§ **Dataset extract**
* * *

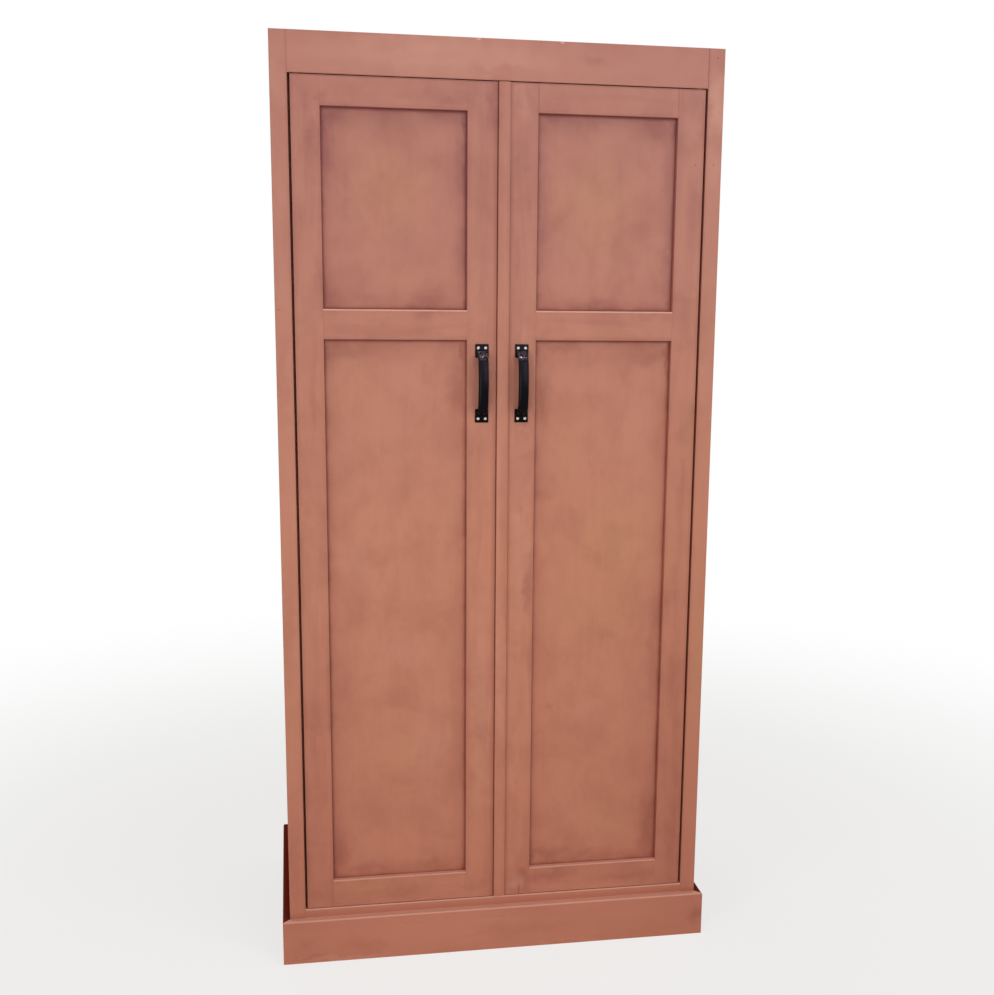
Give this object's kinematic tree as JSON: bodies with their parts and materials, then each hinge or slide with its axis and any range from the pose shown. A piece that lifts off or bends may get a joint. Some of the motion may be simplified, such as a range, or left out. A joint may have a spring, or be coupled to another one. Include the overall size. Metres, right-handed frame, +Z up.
{
  "type": "two-door cupboard",
  "caption": "Tall painted two-door cupboard with a face frame, recessed-panel doors on pivots, an astragal between them, black arched pulls, a mitred base and inner shelves.",
  "frame": {"origin": "centre of the bounding box on the floor, pulls and base included", "axes": "+X to the viewer's right, +Y from the doors to the back, +Z up; the doors face -Y"},
  "size_m": [0.966, 0.575, 1.981],
  "materials": {
    "painted_wood": "terracotta paint under a darker antiquing glaze, satin",
    "interior_wood": "bare pine, planed",
    "bare_plywood": "bare plywood sheet",
    "black_iron": "black baked enamel, satin",
    "steel": "zinc plated",
    "bronze": "sintered bearing bronze",
    "catch_plastic": "brown moulded"
  },
  "bodies": {
    "case": {"back_panel": "bare_plywood", "base_front_board": "painted_wood", "base_left_board": "painted_wood", "base_right_board": "painted_wood", "deck_board": "interior_wood", "frame_bottom_rail": "painted_wood", "frame_left_stile": "painted_wood", "frame_right_stile": "painted_wood", "frame_top_rail": "painted_wood", "head_sockets": "bronze", "head_stop": "interior_wood", "left_catch_case": "catch_plastic", "left_catch_poles": "steel", "left_shelf_cleat_1": "interior_wood", "left_shelf_cleat_2": "interior_wood", "left_shelf_cleat_3": "interior_wood", "left_shelf_cleat_4": "interior_wood", "left_side_panel": "painted_wood", "right_catch_case": "catch_plastic", "right_catch_poles": "steel", "right_shelf_cleat_1": "interior_wood", "right_shelf_cleat_2": "interior_wood", "right_shelf_cleat_3": "interior_wood", "right_shelf_cleat_4": "interior_wood", "right_side_panel": "painted_wood", "shelf_1": "interior_wood", "shelf_2": "interior_wood", "shelf_3": "interior_wood", "shelf_4": "interior_wood", "sill_sockets": "bronze", "sill_stop": "interior_wood", "top_board": "painted_wood"},
    "left_door": {"left_door_bottom_rail": "painted_wood", "left_door_hinge_stile": "painted_wood", "left_door_lock_stile": "painted_wood", "left_door_lower_panel": "painted_wood", "left_door_middle_rail": "painted_wood", "left_door_pivot_pins": "steel", "left_door_top_rail": "painted_wood", "left_door_upper_panel": "painted_wood", "left_pull": "black_iron", "left_pull_screws": "steel", "left_strike_plate": "steel"},
    "right_door": {"astragal": "painted_wood", "right_door_bottom_rail": "painted_wood", "right_door_hinge_stile": "painted_wood", "right_door_lock_stile": "painted_wood", "right_door_lower_panel": "painted_wood", "right_door_middle_rail": "painted_wood", "right_door_pivot_pins": "steel", "right_door_top_rail": "painted_wood", "right_door_upper_panel": "painted_wood", "right_pull": "black_iron", "right_pull_screws": "steel", "right_strike_plate": "steel"}
  },
  "joints": [
    {"name": "left_door_hinge", "type": "hinge", "parent": "case", "child": "left_door", "pos_m": [-0.4157, -0.2435, 1], "axis": [0, 0, -1], "range_deg": [0, 110]},
    {"name": "right_door_hinge", "type": "hinge", "parent": "case", "child": "right_door", "pos_m": [0.4157, -0.2435, 1], "axis": [0, 0, 1], "range_deg": [0, 110]}
  ]
}
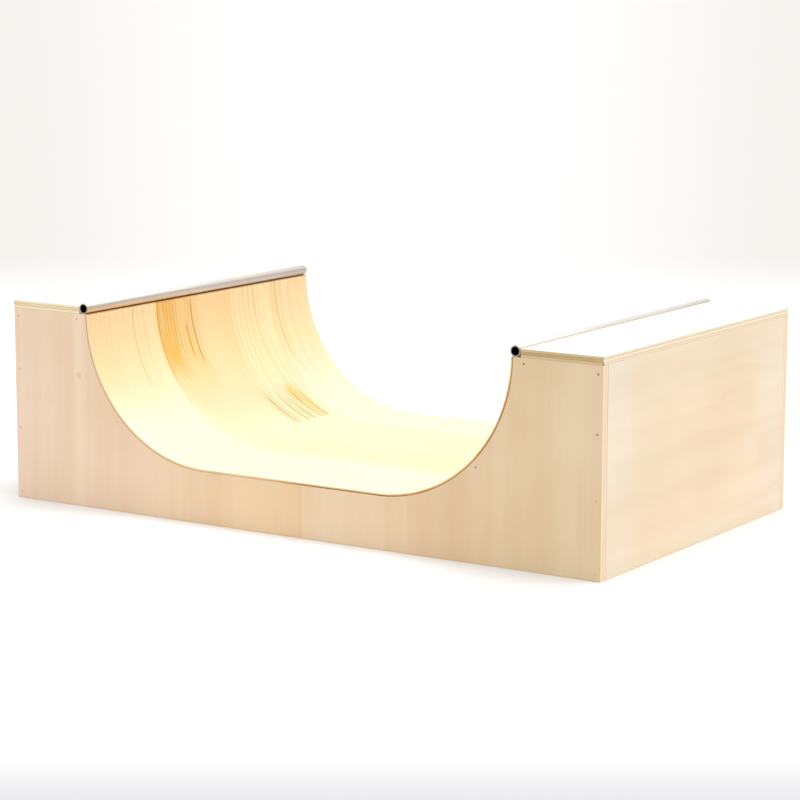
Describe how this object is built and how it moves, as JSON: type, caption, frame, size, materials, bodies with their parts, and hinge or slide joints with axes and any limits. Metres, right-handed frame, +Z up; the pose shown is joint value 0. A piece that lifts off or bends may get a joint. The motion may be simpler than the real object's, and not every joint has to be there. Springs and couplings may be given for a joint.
{
  "type": "fingerboard half-pipe",
  "caption": "Plywood fingerboard half-pipe: a U-shaped riding channel between raised decks, with aluminium tube coping along the lips.",
  "frame": {"origin": "middle of the footprint, on the floor", "axes": "+X along the ride from the left deck to the right deck, +Y across the ramp from the front side panel to the rear one, +Z up"},
  "size_m": [0.5, 0.28, 0.152],
  "materials": {
    "birch_ply": "bare sanded three-ply panel, pale face grain",
    "deck_ply": "bare sanded three-ply panel, very pale face",
    "pine_ply": "flexible plywood, pine face with brown growth rings along the ride",
    "aluminium_tube": "drawn tube, satin",
    "softwood_batten": "planed softwood strip",
    "steel_pin": "dull steel panel pin"
  },
  "bodies": {
    "root": {"front_side_panel": "birch_ply", "rear_side_panel": "birch_ply", "centre_rib": "birch_ply", "left_end_panel": "birch_ply", "right_end_panel": "birch_ply", "left_deck": "deck_ply", "right_deck": "deck_ply", "riding_surface": "pine_ply", "left_coping_tube": "aluminium_tube", "right_coping_tube": "aluminium_tube", "left_coping_batten": "softwood_batten", "right_coping_batten": "softwood_batten", "left_transition_batten": "softwood_batten", "right_transition_batten": "softwood_batten", "front_left_corner_pins": "steel_pin", "front_right_corner_pins": "steel_pin", "rear_left_corner_pins": "steel_pin", "rear_right_corner_pins": "steel_pin", "front_batten_pins": "steel_pin", "rear_batten_pins": "steel_pin"}
  },
  "joints": []
}
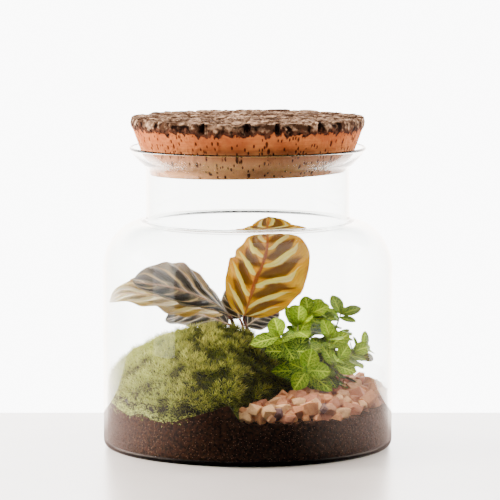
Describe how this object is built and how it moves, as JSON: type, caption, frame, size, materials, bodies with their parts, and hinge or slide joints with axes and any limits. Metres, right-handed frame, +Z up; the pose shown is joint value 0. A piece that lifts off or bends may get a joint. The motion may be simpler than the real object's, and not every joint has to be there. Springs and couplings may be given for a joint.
{
  "type": "glass plant terrarium",
  "caption": "Closed glass jar with a bark cork stopper, planted with moss, a striped-leaf plant, a small net-leaved bush and gravel on dark soil.",
  "frame": {"origin": "middle of the jar's flat foot, on the surface that it stands on", "axes": "+Z up along the jar's axis, -Y towards the side that the picture shows, +X to its right"},
  "size_m": [0.25, 0.25, 0.286],
  "materials": {
    "clear_glass": "polished",
    "bark_cork": "matte",
    "potting_soil": "matte",
    "live_moss": "matte",
    "pink_gravel": "matte",
    "golden_leaf": "satin",
    "dark_leaf": "satin",
    "net_leaf": "satin"
  },
  "bodies": {
    "root": {"glass_jar": "clear_glass", "cork_stopper": "bark_cork", "soil_bed": "potting_soil", "moss_cushion": "live_moss", "gravel_patch": "pink_gravel", "peacock_leaf_1": "golden_leaf", "peacock_leaf_2": "dark_leaf", "peacock_leaf_3": "golden_leaf", "peacock_leaf_4": "dark_leaf", "peacock_leaf_5": "dark_leaf", "peacock_leaf_6": "dark_leaf", "fittonia_stem_1": "net_leaf", "fittonia_stem_2": "net_leaf", "fittonia_stem_3": "net_leaf", "fittonia_stem_4": "net_leaf", "fittonia_stem_5": "net_leaf", "fittonia_stem_6": "net_leaf", "fittonia_stem_7": "net_leaf", "fittonia_stem_8": "net_leaf", "fittonia_stem_9": "net_leaf", "fittonia_stem_10": "net_leaf", "fittonia_stem_11": "net_leaf"}
  },
  "joints": []
}
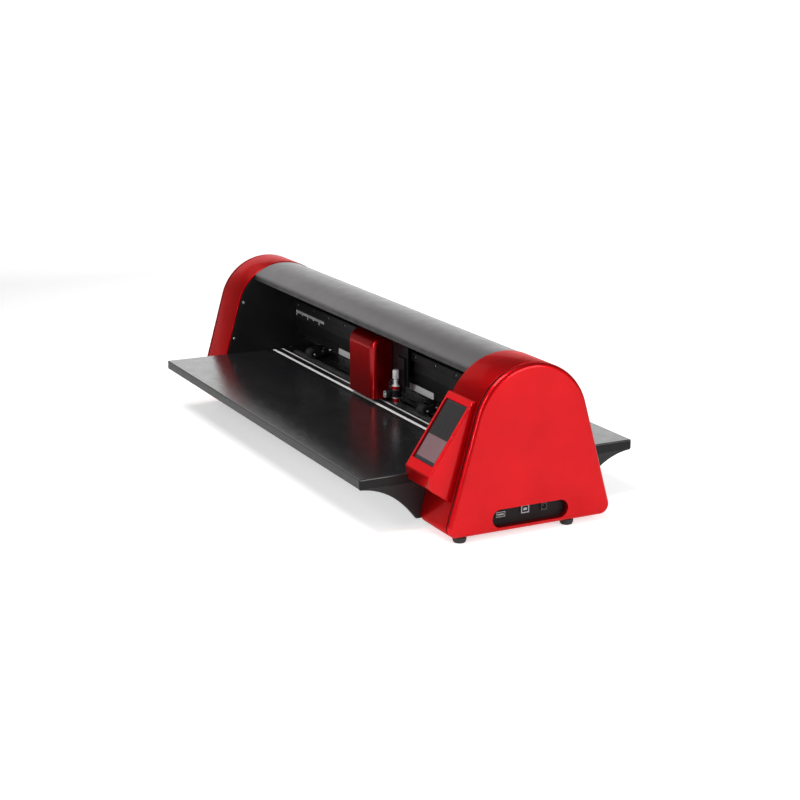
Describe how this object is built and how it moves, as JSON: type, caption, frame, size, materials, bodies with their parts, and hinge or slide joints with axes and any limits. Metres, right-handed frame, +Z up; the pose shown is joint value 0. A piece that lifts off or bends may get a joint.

* * *

§ **Your goal**
Nothing should be changed: write out all of the data as is.

§ **Solution to this exercise**
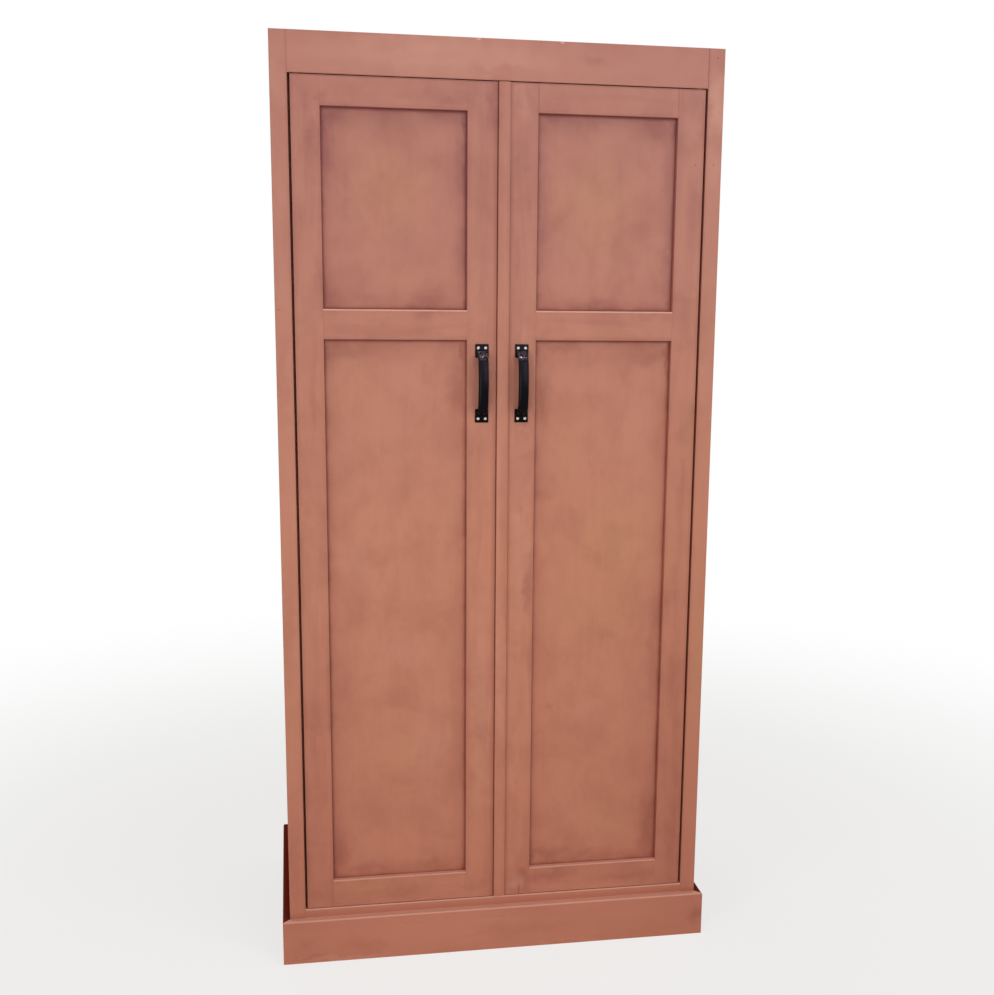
Give this object's kinematic tree as JSON: bodies with their parts and materials, then each hinge or slide with its axis and any range from the pose shown. A piece that lifts off or bends may get a joint. Some of the motion may be simplified, such as a range, or left out. A joint may have a spring, or be coupled to another one. Include the overall size. Metres, right-handed frame, +Z up.
{
  "type": "two-door cupboard",
  "caption": "Tall painted two-door cupboard with a face frame, recessed-panel doors on pivots, an astragal between them, black arched pulls, a mitred base and inner shelves.",
  "frame": {"origin": "centre of the bounding box on the floor, pulls and base included", "axes": "+X to the viewer's right, +Y from the doors to the back, +Z up; the doors face -Y"},
  "size_m": [0.966, 0.575, 1.981],
  "materials": {
    "painted_wood": "terracotta paint under a darker antiquing glaze, satin",
    "interior_wood": "bare pine, planed",
    "bare_plywood": "bare plywood sheet",
    "black_iron": "black baked enamel, satin",
    "steel": "zinc plated",
    "bronze": "sintered bearing bronze",
    "catch_plastic": "brown moulded"
  },
  "bodies": {
    "case": {"back_panel": "bare_plywood", "base_front_board": "painted_wood", "base_left_board": "painted_wood", "base_right_board": "painted_wood", "deck_board": "interior_wood", "frame_bottom_rail": "painted_wood", "frame_left_stile": "painted_wood", "frame_right_stile": "painted_wood", "frame_top_rail": "painted_wood", "head_sockets": "bronze", "head_stop": "interior_wood", "left_catch_case": "catch_plastic", "left_catch_poles": "steel", "left_shelf_cleat_1": "interior_wood", "left_shelf_cleat_2": "interior_wood", "left_shelf_cleat_3": "interior_wood", "left_shelf_cleat_4": "interior_wood", "left_side_panel": "painted_wood", "right_catch_case": "catch_plastic", "right_catch_poles": "steel", "right_shelf_cleat_1": "interior_wood", "right_shelf_cleat_2": "interior_wood", "right_shelf_cleat_3": "interior_wood", "right_shelf_cleat_4": "interior_wood", "right_side_panel": "painted_wood", "shelf_1": "interior_wood", "shelf_2": "interior_wood", "shelf_3": "interior_wood", "shelf_4": "interior_wood", "sill_sockets": "bronze", "sill_stop": "interior_wood", "top_board": "painted_wood"},
    "left_door": {"left_door_bottom_rail": "painted_wood", "left_door_hinge_stile": "painted_wood", "left_door_lock_stile": "painted_wood", "left_door_lower_panel": "painted_wood", "left_door_middle_rail": "painted_wood", "left_door_pivot_pins": "steel", "left_door_top_rail": "painted_wood", "left_door_upper_panel": "painted_wood", "left_pull": "black_iron", "left_pull_screws": "steel", "left_strike_plate": "steel"},
    "right_door": {"astragal": "painted_wood", "right_door_bottom_rail": "painted_wood", "right_door_hinge_stile": "painted_wood", "right_door_lock_stile": "painted_wood", "right_door_lower_panel": "painted_wood", "right_door_middle_rail": "painted_wood", "right_door_pivot_pins": "steel", "right_door_top_rail": "painted_wood", "right_door_upper_panel": "painted_wood", "right_pull": "black_iron", "right_pull_screws": "steel", "right_strike_plate": "steel"}
  },
  "joints": [
    {"name": "left_door_hinge", "type": "hinge", "parent": "case", "child": "left_door", "pos_m": [-0.4157, -0.2435, 1], "axis": [0, 0, -1], "range_deg": [0, 110]},
    {"name": "right_door_hinge", "type": "hinge", "parent": "case", "child": "right_door", "pos_m": [0.4157, -0.2435, 1], "axis": [0, 0, 1], "range_deg": [0, 110]}
  ]
}
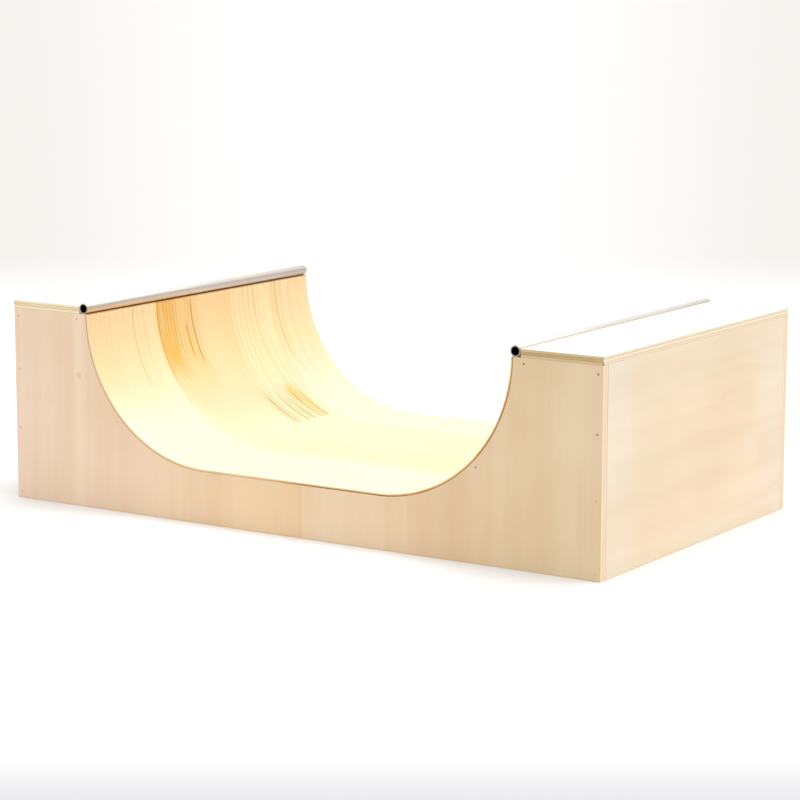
Describe how this object is built and how it moves, as JSON: type, caption, frame, size, materials, bodies with their parts, and hinge or slide joints with axes and any limits. Metres, right-handed frame, +Z up; the pose shown is joint value 0. A piece that lifts off or bends may get a joint. The motion may be simpler than the real object's, and not every joint has to be there. Springs and couplings may be given for a joint.
{
  "type": "fingerboard half-pipe",
  "caption": "Plywood fingerboard half-pipe: a U-shaped riding channel between raised decks, with aluminium tube coping along the lips.",
  "frame": {"origin": "middle of the footprint, on the floor", "axes": "+X along the ride from the left deck to the right deck, +Y across the ramp from the front side panel to the rear one, +Z up"},
  "size_m": [0.5, 0.28, 0.152],
  "materials": {
    "birch_ply": "bare sanded three-ply panel, pale face grain",
    "deck_ply": "bare sanded three-ply panel, very pale face",
    "pine_ply": "flexible plywood, pine face with brown growth rings along the ride",
    "aluminium_tube": "drawn tube, satin",
    "softwood_batten": "planed softwood strip",
    "steel_pin": "dull steel panel pin"
  },
  "bodies": {
    "root": {"front_side_panel": "birch_ply", "rear_side_panel": "birch_ply", "centre_rib": "birch_ply", "left_end_panel": "birch_ply", "right_end_panel": "birch_ply", "left_deck": "deck_ply", "right_deck": "deck_ply", "riding_surface": "pine_ply", "left_coping_tube": "aluminium_tube", "right_coping_tube": "aluminium_tube", "left_coping_batten": "softwood_batten", "right_coping_batten": "softwood_batten", "left_transition_batten": "softwood_batten", "right_transition_batten": "softwood_batten", "front_left_corner_pins": "steel_pin", "front_right_corner_pins": "steel_pin", "rear_left_corner_pins": "steel_pin", "rear_right_corner_pins": "steel_pin", "front_batten_pins": "steel_pin", "rear_batten_pins": "steel_pin"}
  },
  "joints": []
}
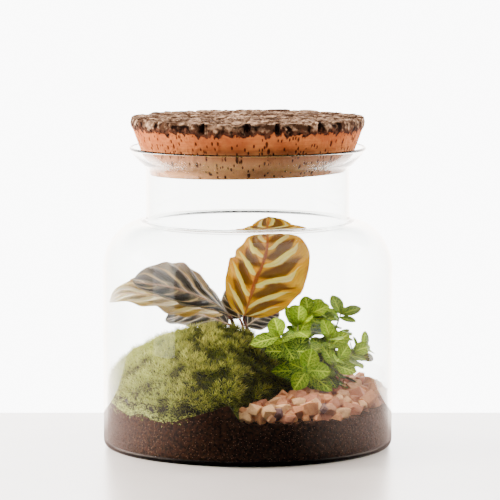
Describe how this object is built and how it moves, as JSON: type, caption, frame, size, materials, bodies with their parts, and hinge or slide joints with axes and any limits. Metres, right-handed frame, +Z up; the pose shown is joint value 0. A piece that lifts off or bends may get a joint. The motion may be simpler than the real object's, and not every joint has to be there. Springs and couplings may be given for a joint.
{
  "type": "glass plant terrarium",
  "caption": "Closed glass jar with a bark cork stopper, planted with moss, a striped-leaf plant, a small net-leaved bush and gravel on dark soil.",
  "frame": {"origin": "middle of the jar's flat foot, on the surface that it stands on", "axes": "+Z up along the jar's axis, -Y towards the side that the picture shows, +X to its right"},
  "size_m": [0.25, 0.25, 0.286],
  "materials": {
    "clear_glass": "polished",
    "bark_cork": "matte",
    "potting_soil": "matte",
    "live_moss": "matte",
    "pink_gravel": "matte",
    "golden_leaf": "satin",
    "dark_leaf": "satin",
    "net_leaf": "satin"
  },
  "bodies": {
    "root": {"glass_jar": "clear_glass", "cork_stopper": "bark_cork", "soil_bed": "potting_soil", "moss_cushion": "live_moss", "gravel_patch": "pink_gravel", "peacock_leaf_1": "golden_leaf", "peacock_leaf_2": "dark_leaf", "peacock_leaf_3": "golden_leaf", "peacock_leaf_4": "dark_leaf", "peacock_leaf_5": "dark_leaf", "peacock_leaf_6": "dark_leaf", "fittonia_stem_1": "net_leaf", "fittonia_stem_2": "net_leaf", "fittonia_stem_3": "net_leaf", "fittonia_stem_4": "net_leaf", "fittonia_stem_5": "net_leaf", "fittonia_stem_6": "net_leaf", "fittonia_stem_7": "net_leaf", "fittonia_stem_8": "net_leaf", "fittonia_stem_9": "net_leaf", "fittonia_stem_10": "net_leaf", "fittonia_stem_11": "net_leaf"}
  },
  "joints": []
}
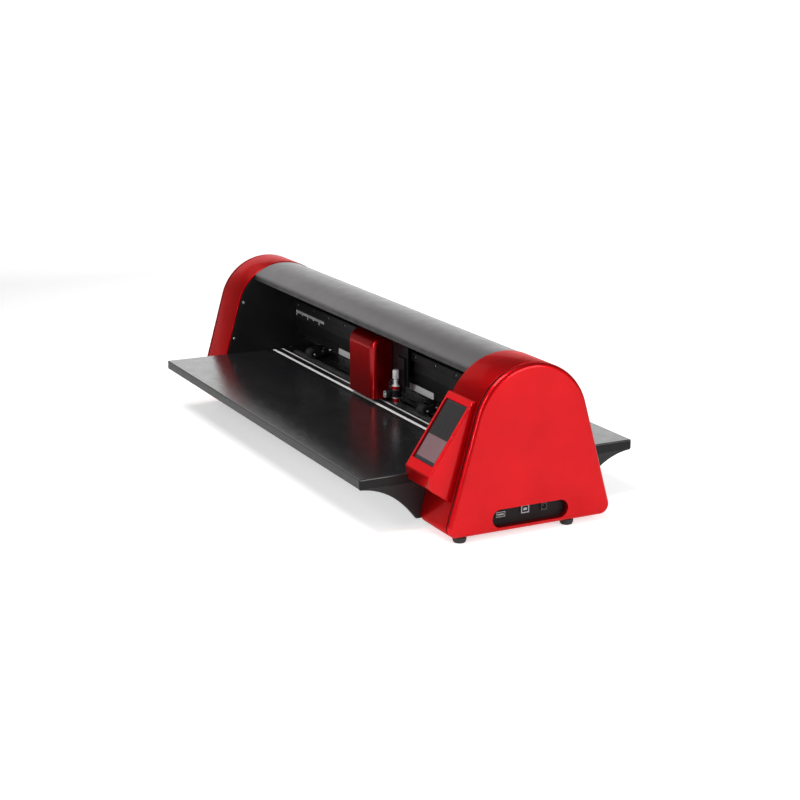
Describe how this object is built and how it moves, as JSON: type, caption, frame, size, materials, bodies with their parts, and hinge or slide joints with axes and any limits. Metres, right-handed frame, +Z up; the pose shown is joint value 0. A piece that lifts off or bends may get a joint.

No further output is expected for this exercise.